You've already gotten a lot of answers that tell you to get a better card.

There are two other things I want to mention about using cards in other countries.

Terminal Conversion Fees

Besides any fee your own card might charge you, some card terminals, particularly ones you find at locations that see frequent tourists, detect your home currency, and offer you the option of paying in their native currency or yours. Do not choose yours.

Basically, they've done the conversion for you to make you feel comfortable about how much you're spending, in a currency you can think in, but they charge a decent fee to do it. Usually it's in some small print on the terminal somewhere, or it's just baked into the "conversion rate" that they're displaying to you and you can't even tell how much they shaved off.

And of particular note to you, charging in your own currency would not avoid the Foreign Transaction Fee your card charges, because that fee is about the location of the merchant, not the currency conversion, so you'd get hit with both.

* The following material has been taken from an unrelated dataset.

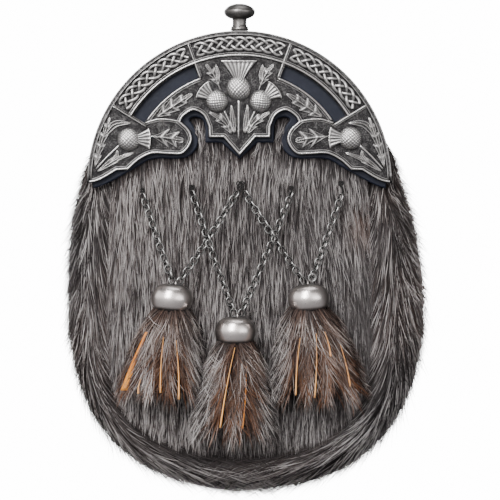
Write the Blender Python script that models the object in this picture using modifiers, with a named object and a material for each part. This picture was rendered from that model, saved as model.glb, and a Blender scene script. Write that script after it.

Just choose the native currency and let your card do the conversion.

Kiosks - Chip & PIN

Our cards here in the US have chips now, but we still sign for transactions. In most other places in the world, they use the chip with a PIN to authorize the transaction.

Despite having the chip, very few American cards support a PIN for retail transactions.

When you're at a cashier this is usually fine because although they may not be familiar with it, their terminals can usually handle a signature transaction.

Where you run into trouble are kiosks and automated systems. They won't work with a card that doesn't support a PIN.

As for what cards to use, when I was searching for cards with:

  • No Foreign Transaction Fee
  • No Annual Fee
  • Supports Chip & PIN

I only found one a few years ago, and it was the Bank of America Travel Rewards card. It's otherwise pretty crappy in my opinion but could be useful if you want something with good foreign compatibility that won't cost you anything.

For a more recent card that fits those criteria, the Uber Visa checks all the boxes, and actually has some decent rewards too (4% back on restauarants, etc.).

Discover has a bunch of cards with no annual fee and no FTF, but their acceptance outside the US is miserable. Even in Canada I could barely use it.

As others have said if you're willing to pay an annual fee, you'll find a bunch more that have no foreign transaction fee, but you have to look harder (and possibly call them) to figure out if they support a PIN.

  • Thanks for this. The BoA Travel Rewards card is still available, and has ludicrous interest rates, but only if you don't pay your bill. If you do, there's no issue and the card indeed has no foreign transaction fee and a decent cash back program. So I signed up. Will report back how well it actually works in another country. Commented Jun 25, 2019 at 19:40
  • @JoshuaFrank thanks, yeah I've used it abroad, worked fine. I never pay interest on any cards so I don't look at interest rates. I also just got a new card last week with no FTF, one of the PayPal mastercards (there's 2, only the cashback card has no FTF). It's 2% back on everything so it's actually a good rewards card too. It'll probably become my go-to for anything non-restaurant and non-travel abroad (I have other cards for those categories). Note the rewards on BofA truly suck; the percentage looks ok, but check out your point redemption (or maybe you have a different card).
    – briantist
    Commented Jun 25, 2019 at 19:54

Firstly, not all cards have foreign transaction fees. Most cards nowadays that are fancy enough to have annual fees wouldn't have foreign transaction fees. Also check your debit card.

Otherwise, your best bet is to withdraw money from an ATM in the DR. Out-of-network ATM fees are typically flat, so if you withdraw all the cash you need at once, it'll only cost you a few dollars.

Of course, if you have any leftover cash, you can't really turn it into something usable in you home country without exorbitant fees. I usually end up withdrawing money every few days, but it's still cheap since it's a flat amount regardless of how much you withdraw.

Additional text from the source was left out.